Red flags before giving a network more space

A network does not need to be perfect to be worth testing, but several warning signs should slow down any serious traffic push. Vague payment rules, unclear traffic restrictions, weak reporting, unrelated landing pages, and slow support can all become expensive once a publisher gives the partner prominent placement.

Red flag Why it matters
Payment terms are hard to explain Forecasting revenue becomes difficult
Support is slow before launch Urgent tracking issues may take too long later
Landing pages feel disconnected from the article Readers may lose trust in the recommendation
Reports lack placement-level detail The publisher cannot see which page works
Traffic rules are vague Commissions may be rejected after traffic is sent
Offer pages make aggressive claims Editorial reputation can suffer

First-month review: what to watch after the links go live

The first month should be treated as a test period. Revenue matters, but it is not the only useful signal. A new affiliate partner may bring clicks without conversions, conversions without approvals, or revenue that appears strong but comes from a placement that weakens the page experience.

A publisher should review both commercial and editorial behavior. Which pages sent the most clicks? Which links converted without pushing readers too hard? Did the advertiser page match what the article promised?
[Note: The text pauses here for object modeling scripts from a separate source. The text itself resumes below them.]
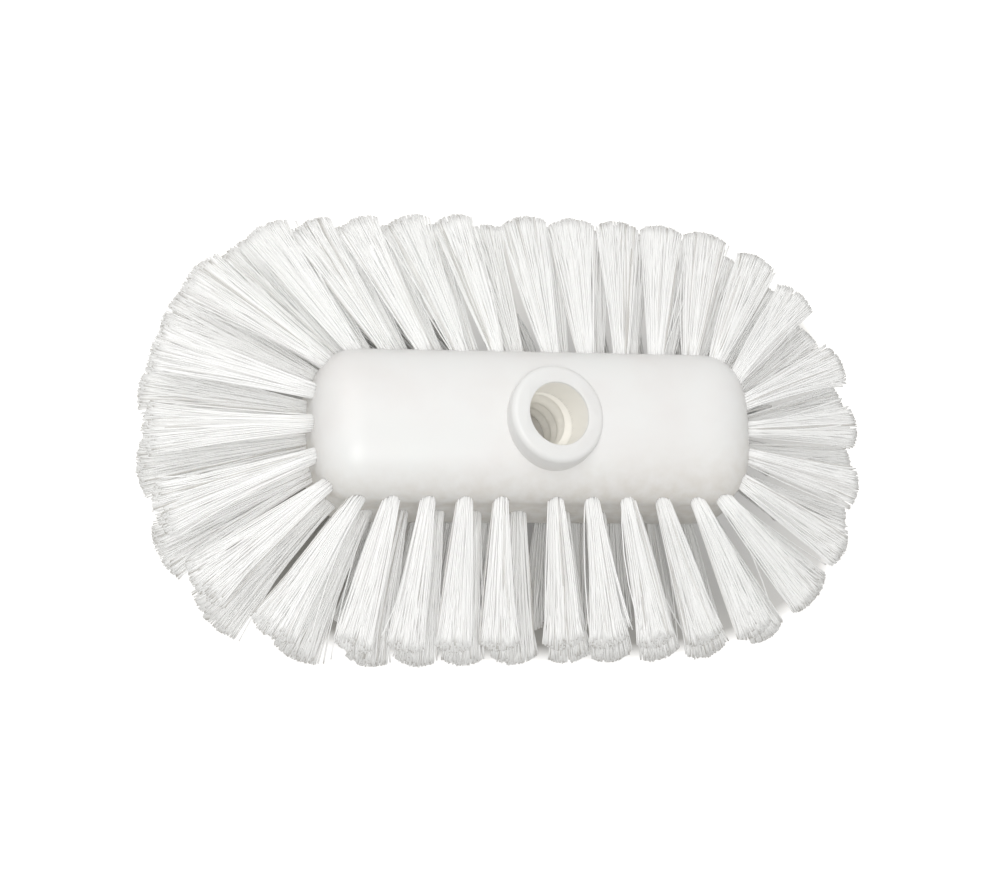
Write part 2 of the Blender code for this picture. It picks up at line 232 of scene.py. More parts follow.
# Floor: a rounded patch under the brush keeps its shadow, the rest is lifted towards white
FLOOR_HALF = 4
FLOOR_SHADE_CENTRE = Vector((9, 13, 0)) * MM
FLOOR_SHADE_SIZE = (119 * MM, 78 * MM, 1)
FLOOR_SHADE_POWER = 3
FLOOR_SHADE_FADE = 0.80
FLOOR_LIFT = 0.75
FLOOR_GREY = 0.32
FLOOR_GREY_WAY = Vector((0.5, 0.85, 0))
FLOOR_GREY_RUN = (-35 * MM, 30 * MM)


def outline_point(u, inset_y, inset_x):
    """Plan outline drawn in by two insets; u runs 0 to 4 over front, right end, back, left end."""
    section = int(u) % 4
    share = u - int(u)
    half = HALF_WIDTH - inset_y
    if section == 0:
        return Vector((STRAIGHT * (2 * share - 1), -half, 0))
    if section == 2:
        return Vector((STRAIGHT * (1 - 2 * share), half, 0))
    turn = math.pi * (share - 0.5)
    reach = (END_DEPTH - inset_x) * math.cos(turn) ** (2 / END_POWER)
    swing = half * math.copysign(abs(math.sin(turn)) ** (2 / END_POWER), math.sin(turn))
    if section == 1:
        return Vector((STRAIGHT + reach, swing, 0))
    return Vector((-STRAIGHT - reach, -swing, 0))


def arc_table():
    """Pairs of u and arc length along the outline, counted from the front's middle."""
    params = np.linspace(0, 4, OUTLINE_SAMPLES)
    points = np.array([outline_point(u, 0, 0)[:2] for u in params])
    steps = np.linalg.norm(np.diff(points, axis=0), axis=1)
    return params, np.concatenate([[0], np.cumsum(steps)]) - STRAIGHT


ARC_PARAMS, ARC_LENGTHS = arc_table()
PERIMETER = float(ARC_LENGTHS[-1] - ARC_LENGTHS[0])


def param_at(arc):
    """The outline's u at an arc length."""
    wrapped = (arc - ARC_LENGTHS[0]) % PERIMETER + ARC_LENGTHS[0]
    return float(np.interp(wrapped, ARC_LENGTHS, ARC_PARAMS))


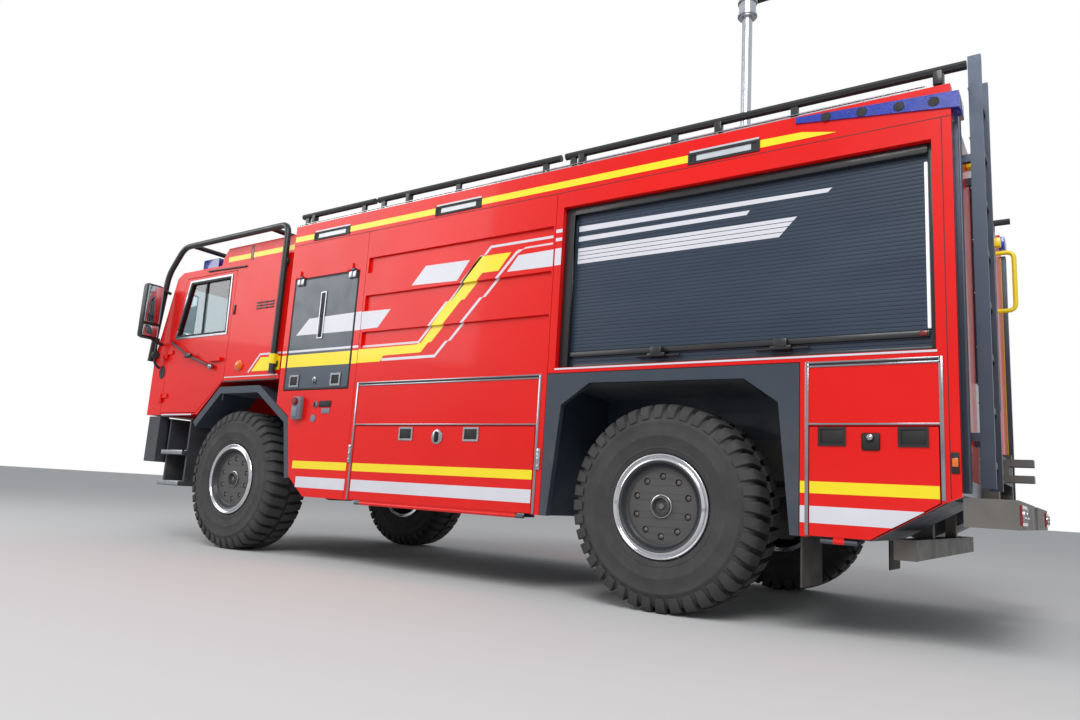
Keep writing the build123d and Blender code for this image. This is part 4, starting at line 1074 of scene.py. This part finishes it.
# Glass: laminated and slightly green, in black rubber, with the dark cab behind it.
# The windscreen and each door's pane are flat sheets.
glass = bpy.data.materials.new("cab_glass")
glass.use_nodes = True
glass_shader = glass.node_tree.nodes["Principled BSDF"]
glass_shader.inputs["Base Color"].default_value = (0.42, 0.5, 0.53, 1)
glass_shader.inputs["Transmission Weight"].default_value = 1.0
glass_shader.inputs["Roughness"].default_value = 0.02
glass_shader.inputs["IOR"].default_value = 1.45
paint(glass, 0, "door_glass_left", "door_glass_right", "windscreen")

# Mirrors: black moulded housings on bent tube arms, which are bolted to the cab's front corners.
# Each housing holds a tall and a low pane, and the lowest arm carries a round lamp.
mirror_glass = finish("mirror_glass", (188, 198, 206), 0.04, metallic=1.0, grain=0.02,
                      grain_depth=0.01)


def housing_and_arms(shape):
    block(shape, (1312, -5436, 1856), (1498, -5356, 2396), 34)
    pipe(shape, ((1238, -5380, 2340), (1330, -5385, 2360), (1405, -5392, 2340)), 15, 40)
    pipe(shape, ((1238, -5400, 1830), (1320, -5400, 1840), (1405, -5394, 1910)), 15, 40)
    pipe(shape, ((1236, -5400, 1600), (1292, -5400, 1625), (1302, -5398, 1850)), 13, 40)


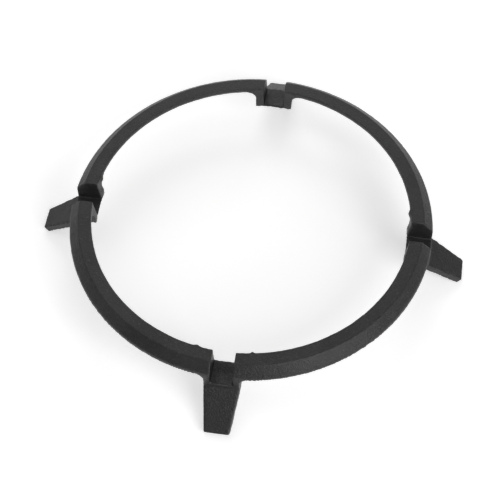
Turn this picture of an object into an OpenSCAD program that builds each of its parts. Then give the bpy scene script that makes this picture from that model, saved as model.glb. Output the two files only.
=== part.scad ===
// Pot stand for a gas hob: one iron casting.
// A flat-topped ring carries the pot. Slots cut down through the ring let it
// straddle the fingers of a burner grate, and below each slot a pair of cheeks
// runs into a flat leg that splays outwards to the hob.
// Millimetres, +Z up, origin on the ground under the centre of the ring.

/* [Ring] */
// Outer diameter of the ring, at the foot of its bevel
ring_d = 230; // [180:1:300]
// Width of the ring from its inner top edge to the foot of its bevel
ring_w = 13.6; // [11:0.1:20]
// Width of the flat land on top, where the pot rests
land_w = 7.7; // [4:0.1:9]
// Height of the outer bevel
bevel_h = 5.9; // [2:0.1:7]
// Height of the outer wall under the bevel
outer_wall_h = 2.2; // [1:0.1:5]
// How far the outer wall leans out at its foot
outer_draft = 0.45; // [0:0.05:0.8]
// Height of the inner wall
inner_wall_h = 4.4; // [3:0.1:7]
// How far the foot of the inner wall lies outside its top edge
inner_draft = 0.9; // [0.1:0.1:1.5]
// How far the mould's parting line stands into the bore, halfway down the wall
parting_proud = 0.25; // [0.1:0.05:0.6]

/* [Slots] */
// Number of slots, each with its own leg
leg_count = 4; // [3:1:6]
// Width of a slot
slot_w = 14; // [8:0.1:16]
// Depth of a slot below the top of the ring
slot_depth = 15.8; // [12:0.1:20]

/* [Bosses] */
// Width over the two cheeks at the inner face
boss_w = 24.2; // [22:0.1:30]
// How far the inner face leans into the bore at its foot
boss_lean = 0.6; // [0.4:0.1:3]
// Thickness of the slot floor at the inner face
floor_t = 1; // [1:0.1:3]
// Drop from the slot floor to the root of the leg, at the outer face
step_h = 3.6; // [2:0.1:8]
// Radius of the cove between a cheek's side and the underside of the ring
cove_r = 6; // [2:0.5:8]

/* [Legs] */
// Width of a leg where it leaves the ring
leg_root_w = 21.7; // [20:0.1:24]
// Width of a leg at its tip
leg_tip_w = 14.9; // [8:0.1:18]
// How far the tip of a leg stands out beyond the ring
leg_reach = 22.8; // [12:0.1:40]
// Slope of a leg below level
leg_slope = 36.2; // [25:0.1:50]
// Thickness of a leg, square to its slope
leg_t = 4.4; // [3:0.1:7]

/* [Hidden] */
iron = [0.16, 0.16, 0.16];

// Heights are worked out downwards from the top of the ring
root_drop = slot_depth + step_h;
tip_drop = root_drop + leg_reach * tan(leg_slope);
stand_h = tip_drop + leg_t * cos(leg_slope);
ring_foot = bevel_h + outer_wall_h;
boss_foot = slot_depth + floor_t;

// Radii of the ring's edges
r_out = ring_d / 2;
r_foot = r_out + outer_draft;
r_in = r_out - ring_w;
r_under = r_in + inner_draft;
r_parting = r_in - parting_proud;
r_boss = r_in - boss_lean;
r_tip = r_out + leg_reach;

// The underside of the leg runs on inwards until it meets the boss's level foot
under_drop = root_drop + leg_t / cos(leg_slope);
r_heel = r_out - (under_drop - boss_foot) / tan(leg_slope);

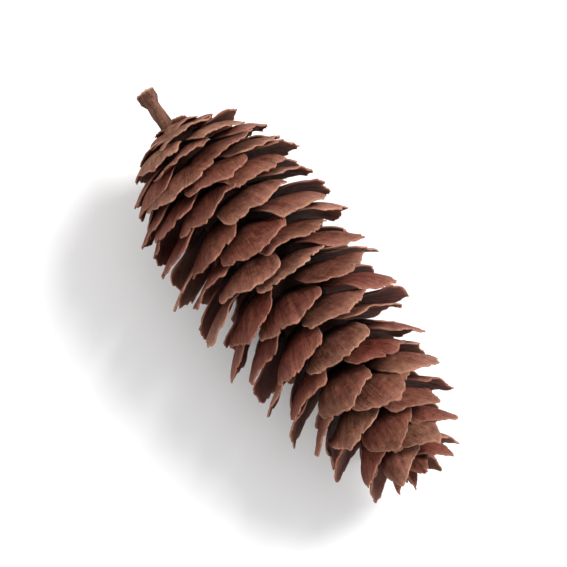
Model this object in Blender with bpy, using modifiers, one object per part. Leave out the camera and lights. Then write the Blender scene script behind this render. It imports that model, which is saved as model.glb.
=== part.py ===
# A spruce cone lying on its side, as picked: a woody axis that carries overlapping scales
# set along one spiral. Metres, +Z up. The cone's axis runs along X, from the stem end at -X
# to the tip at +X, and the lowest scales are worn flat where the cone rests, at Z = 0.

import math

import bmesh
import bpy
import numpy as np
from mathutils import Matrix, Vector

# The whole cone
AXIS_HEIGHT = 0.0187  # from the surface it rests on to the middle of the woody axis
STEM_END_X = -0.04896  # where the stalk ends
SCALE_COUNT = 112
TURN = math.radians(137.508)  # each scale stands this far round from the one before
FIRST_TURN = math.radians(171.0)

# The stalk and the woody axis: distance from the stalk's end, and radius there
AXIS_PROFILE = (
    (0.0000, 0.0021),
    (0.0020, 0.0020),
    (0.0035, 0.0014),
    (0.0090, 0.0015),
    (0.0110, 0.0040),
    (0.0180, 0.0060),
    (0.0600, 0.0060),
    (0.0800, 0.0040),
    (0.0910, 0.0014),
)
AXIS_SIDES = 16

# Where the first and last scales are rooted, from the stalk's end
FIRST_ROOT = 0.0120
LAST_ROOT = 0.0895

# How the scales change along the spiral, from the first at the stem end (0) to the last (1)
ALONG = (0.00, 0.05, 0.12, 0.25, 0.55, 0.80, 0.93, 1.00)
ROOT_SHARE = (0.00, 0.032, 0.078, 0.163, 0.484, 0.787, 0.934, 1.00)  # where along the axis it is
LENGTH = (0.0090, 0.0122, 0.0148, 0.0168, 0.0179, 0.0169, 0.0146, 0.0092)
WIDTH = (0.0112, 0.0128, 0.0138, 0.0150, 0.0156, 0.0144, 0.0117, 0.0066)
ROOT_ANGLE = (93.0, 89.0, 85.0, 82.0, 77.6, 67.0, 52.7, 32.0)  # degrees from the axis
TIP_ANGLE = (62.0, 57.0, 53.0, 49.5, 46.3, 39.6, 30.5, 18.0)
POINTED = (0.14, 0.16, 0.19, 0.21, 0.24, 0.32, 0.46, 0.60)  # how far its corners stand back

# The small scales packed round the stalk: the outermost one, and the one next to the spiral
BASAL_COUNT = 12
BASAL_ROOT = (0.0102, 0.0119)
BASAL_LENGTH = (0.0028, 0.0084)
BASAL_WIDTH = (0.0040, 0.0108)
BASAL_ROOT_ANGLE = (106.0, 94.0)
BASAL_TIP_ANGLE = (74.0, 61.0)

# One scale: its half width as a share of the widest, from root to tip
OUTLINE_AT = (0.00, 0.30, 0.55, 0.78, 0.93, 1.00)
OUTLINE = (0.36, 0.64, 0.87, 0.99, 1.00, 0.96)
FLATNESS = 0.65  # 0 follows the round of the cone, 1 is a flat plate
FLAT_FROM = 0.0050  # it starts to flatten at this distance from the axis
FLAT_TO = 0.0170
CUP = 0.0008  # how far the side edges turn up towards the tip of the cone
THICKNESS = 0.0009
ROOT_DEPTH = 0.0020  # how far a scale starts inside the woody axis

# The points of one scale's sheet, along it and across it
ROWS = (0.00, 0.45, 0.76, 1.00)
COLUMNS = (-1.0, -0.5, 0.0, 0.5, 1.0)

# The worn flats that the cone rests on
FLOOR_BLOCK = (0.12, 0.08, 0.02)


def clear_scene():
    for obj in list(bpy.data.objects):
        bpy.data.objects.remove(obj, do_unlink=True)


def new_collection(name):
    collection = bpy.data.collections.new(name)
    bpy.context.scene.collection.children.link(collection)
    return collection


def principled(name, color, roughness):
    material = bpy.data.materials.new(name)
    material.use_nodes = True
    shader = material.node_tree.nodes["Principled BSDF"]
    shader.inputs["Base Color"].default_value = (*color, 1.0)
    shader.inputs["Roughness"].default_value = roughness
    shader.inputs["Metallic"].default_value = 0.0
    return material


def at(share, values):
    return float(np.interp(share, ALONG, values))


def axis_radius(distance):
    along, radius = zip(*AXIS_PROFILE)
    return float(np.interp(distance, along, radius))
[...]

Were any conversions rejected without a clear explanation? Did the offer make sense for the page after real users interacted with it?

A practical first-month review can include:

  • clicks by article or placement;
  • conversions by offer and page type;
  • rejected or reversed actions;
  • revenue by reader intent, not only by traffic volume;
  • landing page complaints or confusion;
  • changes in engagement on pages with new affiliate links;
  • support response from the network or advertiser.

This review helps the publisher decide whether to scale, move, rewrite, or remove the offer. Sometimes the right fix is not a different network. Sometimes the link belongs lower on the page, in a comparison table, or inside a more specific article.